Deli France: “FEDEX hindi yan kagaya ng operation ng PHILPOST , did CA quantify the volume of general public transaction as compared to business related transaction of cargo forwarding.general public will use Philpost , LBC etc simply because of higher cost of the efficient FEDEX.”

 My reply: “If it is a public utility, the higher the restrictions. In fact, some public utilities are off limits to foreign investors. Like any regular business not covered by PEZA, FedEx must be shut down for violating the constitutional ban. Unless you are Deli France, which I assume, is licensed just like Starbucks, which is owned and operated by the Aranetas. Try to read the decision. LBC is owned by Filipinos. The Aranetas. Are you saying the constitutional ban or 60-40 law does not exist?”

My further comments:

“All FedEd needs to do is urge the American government to impose reciprocity rules on Filipinos doing business in America. Filipinos in America should also observe the same 60-40 rule and other restrictions imposed on Americans here. Also, the U.S. gov should also ban Filipino doctors, nurses, engineers and all professionals. In other words, the U.S. government should deport all Filipinos -not yet American citizenz- working as doctors, nurses, etc. back to the Philippines.

Deli France: “the main point is what qualifies a cargo or freight forwarding business a public utility, OFWs would not even avail of FEDEX service because of prohibitive cost associated with its fast and efficient service.”
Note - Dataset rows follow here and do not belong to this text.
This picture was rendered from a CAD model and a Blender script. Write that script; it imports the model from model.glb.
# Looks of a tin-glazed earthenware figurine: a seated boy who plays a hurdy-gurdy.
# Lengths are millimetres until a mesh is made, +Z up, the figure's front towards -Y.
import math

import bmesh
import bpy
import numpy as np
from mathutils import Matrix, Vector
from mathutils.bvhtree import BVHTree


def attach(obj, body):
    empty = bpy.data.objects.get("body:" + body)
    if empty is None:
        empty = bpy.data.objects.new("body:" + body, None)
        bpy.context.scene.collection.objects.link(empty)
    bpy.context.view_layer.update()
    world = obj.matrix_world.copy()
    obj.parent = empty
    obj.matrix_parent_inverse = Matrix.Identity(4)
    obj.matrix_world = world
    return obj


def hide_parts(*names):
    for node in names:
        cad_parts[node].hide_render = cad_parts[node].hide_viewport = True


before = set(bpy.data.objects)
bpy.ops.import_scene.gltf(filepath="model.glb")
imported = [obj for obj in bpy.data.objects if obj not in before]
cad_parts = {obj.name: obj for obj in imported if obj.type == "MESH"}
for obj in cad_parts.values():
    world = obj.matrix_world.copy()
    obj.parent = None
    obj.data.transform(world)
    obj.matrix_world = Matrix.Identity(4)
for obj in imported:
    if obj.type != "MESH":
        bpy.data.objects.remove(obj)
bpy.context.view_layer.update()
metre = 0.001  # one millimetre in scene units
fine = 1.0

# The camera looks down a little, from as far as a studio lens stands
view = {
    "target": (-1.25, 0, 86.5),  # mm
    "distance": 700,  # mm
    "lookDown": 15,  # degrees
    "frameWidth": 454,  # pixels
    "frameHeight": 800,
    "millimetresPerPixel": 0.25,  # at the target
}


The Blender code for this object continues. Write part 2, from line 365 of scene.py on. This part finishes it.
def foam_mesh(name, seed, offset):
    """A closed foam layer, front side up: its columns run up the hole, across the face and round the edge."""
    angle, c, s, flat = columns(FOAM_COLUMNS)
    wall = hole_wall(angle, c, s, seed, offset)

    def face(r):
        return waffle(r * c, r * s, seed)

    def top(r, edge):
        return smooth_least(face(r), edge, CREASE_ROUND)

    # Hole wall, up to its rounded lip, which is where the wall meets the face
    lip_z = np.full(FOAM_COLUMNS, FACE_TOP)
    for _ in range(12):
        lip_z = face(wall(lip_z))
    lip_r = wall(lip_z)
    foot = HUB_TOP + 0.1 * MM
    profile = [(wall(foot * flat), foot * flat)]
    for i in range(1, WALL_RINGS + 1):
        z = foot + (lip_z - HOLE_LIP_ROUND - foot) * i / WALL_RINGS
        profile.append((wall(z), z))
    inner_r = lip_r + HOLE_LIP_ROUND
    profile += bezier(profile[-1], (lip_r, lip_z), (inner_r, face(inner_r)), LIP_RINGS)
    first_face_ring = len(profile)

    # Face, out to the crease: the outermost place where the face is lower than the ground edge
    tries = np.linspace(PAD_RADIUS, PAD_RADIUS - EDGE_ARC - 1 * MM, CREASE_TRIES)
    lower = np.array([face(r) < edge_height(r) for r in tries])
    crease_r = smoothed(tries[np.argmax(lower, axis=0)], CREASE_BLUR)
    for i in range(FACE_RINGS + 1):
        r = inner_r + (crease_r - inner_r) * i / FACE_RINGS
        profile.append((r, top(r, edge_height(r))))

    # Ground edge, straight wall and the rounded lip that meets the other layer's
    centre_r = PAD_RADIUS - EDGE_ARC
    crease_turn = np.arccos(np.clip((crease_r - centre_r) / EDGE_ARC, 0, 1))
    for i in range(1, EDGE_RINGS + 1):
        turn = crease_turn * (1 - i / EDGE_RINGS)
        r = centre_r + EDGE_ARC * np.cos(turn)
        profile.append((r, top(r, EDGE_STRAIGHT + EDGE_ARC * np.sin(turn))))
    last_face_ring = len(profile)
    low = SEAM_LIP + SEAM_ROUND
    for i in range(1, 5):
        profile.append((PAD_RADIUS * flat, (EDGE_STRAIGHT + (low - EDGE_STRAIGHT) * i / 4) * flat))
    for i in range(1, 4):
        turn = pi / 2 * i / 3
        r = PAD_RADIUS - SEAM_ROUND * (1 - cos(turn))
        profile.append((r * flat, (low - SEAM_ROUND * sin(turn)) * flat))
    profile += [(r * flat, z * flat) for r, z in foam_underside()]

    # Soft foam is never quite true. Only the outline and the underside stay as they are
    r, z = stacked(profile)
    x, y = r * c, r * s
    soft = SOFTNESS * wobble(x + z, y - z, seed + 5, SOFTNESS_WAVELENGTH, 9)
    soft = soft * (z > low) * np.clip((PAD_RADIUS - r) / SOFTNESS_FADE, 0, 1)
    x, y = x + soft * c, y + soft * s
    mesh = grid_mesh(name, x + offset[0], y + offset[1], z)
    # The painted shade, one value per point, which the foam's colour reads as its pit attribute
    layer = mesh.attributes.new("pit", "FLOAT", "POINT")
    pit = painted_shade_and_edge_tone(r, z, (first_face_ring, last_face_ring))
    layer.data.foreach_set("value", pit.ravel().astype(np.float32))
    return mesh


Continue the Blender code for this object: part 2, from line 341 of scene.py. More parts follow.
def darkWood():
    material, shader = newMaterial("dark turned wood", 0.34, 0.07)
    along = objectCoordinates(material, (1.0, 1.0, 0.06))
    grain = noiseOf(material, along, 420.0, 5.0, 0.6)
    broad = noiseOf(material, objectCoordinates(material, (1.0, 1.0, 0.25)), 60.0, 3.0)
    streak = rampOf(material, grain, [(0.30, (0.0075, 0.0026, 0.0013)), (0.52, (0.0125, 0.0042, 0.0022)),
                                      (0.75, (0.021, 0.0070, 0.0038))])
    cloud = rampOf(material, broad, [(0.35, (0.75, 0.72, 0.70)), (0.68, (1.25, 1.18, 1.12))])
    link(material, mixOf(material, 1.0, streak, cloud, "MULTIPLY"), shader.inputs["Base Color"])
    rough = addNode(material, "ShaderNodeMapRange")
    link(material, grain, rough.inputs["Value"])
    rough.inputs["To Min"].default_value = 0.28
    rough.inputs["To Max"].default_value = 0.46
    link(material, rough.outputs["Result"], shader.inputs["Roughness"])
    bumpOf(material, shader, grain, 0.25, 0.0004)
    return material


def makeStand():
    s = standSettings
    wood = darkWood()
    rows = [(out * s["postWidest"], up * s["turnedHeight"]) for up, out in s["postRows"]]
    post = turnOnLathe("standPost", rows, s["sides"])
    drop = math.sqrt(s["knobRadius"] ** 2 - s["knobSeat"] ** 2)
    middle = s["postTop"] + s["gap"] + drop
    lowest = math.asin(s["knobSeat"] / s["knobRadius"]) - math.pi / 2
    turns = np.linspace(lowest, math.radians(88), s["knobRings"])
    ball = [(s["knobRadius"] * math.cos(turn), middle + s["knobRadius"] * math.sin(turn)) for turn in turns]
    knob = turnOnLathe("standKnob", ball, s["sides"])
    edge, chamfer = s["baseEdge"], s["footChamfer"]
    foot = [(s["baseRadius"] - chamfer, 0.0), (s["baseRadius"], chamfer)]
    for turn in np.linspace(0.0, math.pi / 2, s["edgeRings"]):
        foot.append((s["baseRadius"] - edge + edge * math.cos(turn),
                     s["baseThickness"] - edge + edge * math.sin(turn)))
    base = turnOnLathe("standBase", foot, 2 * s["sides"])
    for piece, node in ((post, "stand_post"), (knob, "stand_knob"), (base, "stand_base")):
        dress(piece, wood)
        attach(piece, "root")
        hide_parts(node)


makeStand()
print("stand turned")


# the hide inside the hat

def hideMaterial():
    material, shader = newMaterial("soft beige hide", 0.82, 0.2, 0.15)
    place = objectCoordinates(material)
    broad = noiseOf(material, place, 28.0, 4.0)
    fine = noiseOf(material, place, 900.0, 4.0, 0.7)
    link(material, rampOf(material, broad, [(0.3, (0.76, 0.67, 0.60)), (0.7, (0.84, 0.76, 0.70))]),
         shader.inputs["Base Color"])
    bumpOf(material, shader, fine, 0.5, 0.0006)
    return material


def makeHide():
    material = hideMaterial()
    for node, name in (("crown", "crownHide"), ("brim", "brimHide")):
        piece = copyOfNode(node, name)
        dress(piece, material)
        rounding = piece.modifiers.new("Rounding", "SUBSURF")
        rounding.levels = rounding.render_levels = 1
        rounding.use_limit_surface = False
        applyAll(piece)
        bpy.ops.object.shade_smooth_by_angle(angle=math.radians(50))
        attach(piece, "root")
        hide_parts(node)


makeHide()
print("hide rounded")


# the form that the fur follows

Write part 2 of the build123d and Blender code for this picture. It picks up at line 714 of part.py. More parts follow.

My final reply: “That’s not the main point. The main point is RP is in violation of the international principle on reciprocity. Again read the decision. I don’t know what you are talking about. The US gov should impose the same rules and restrictions on Filipinos para alam natin kung sino ang tama at mali. It should also ban Filipino professionals for the same reason we ban foreign profs here. Puro tayo anti-US. Lalo na yung mga mangmang na komunista. Hindi nila alam ang America ay OPEN sa lahat. It’s time for US to do the same thing.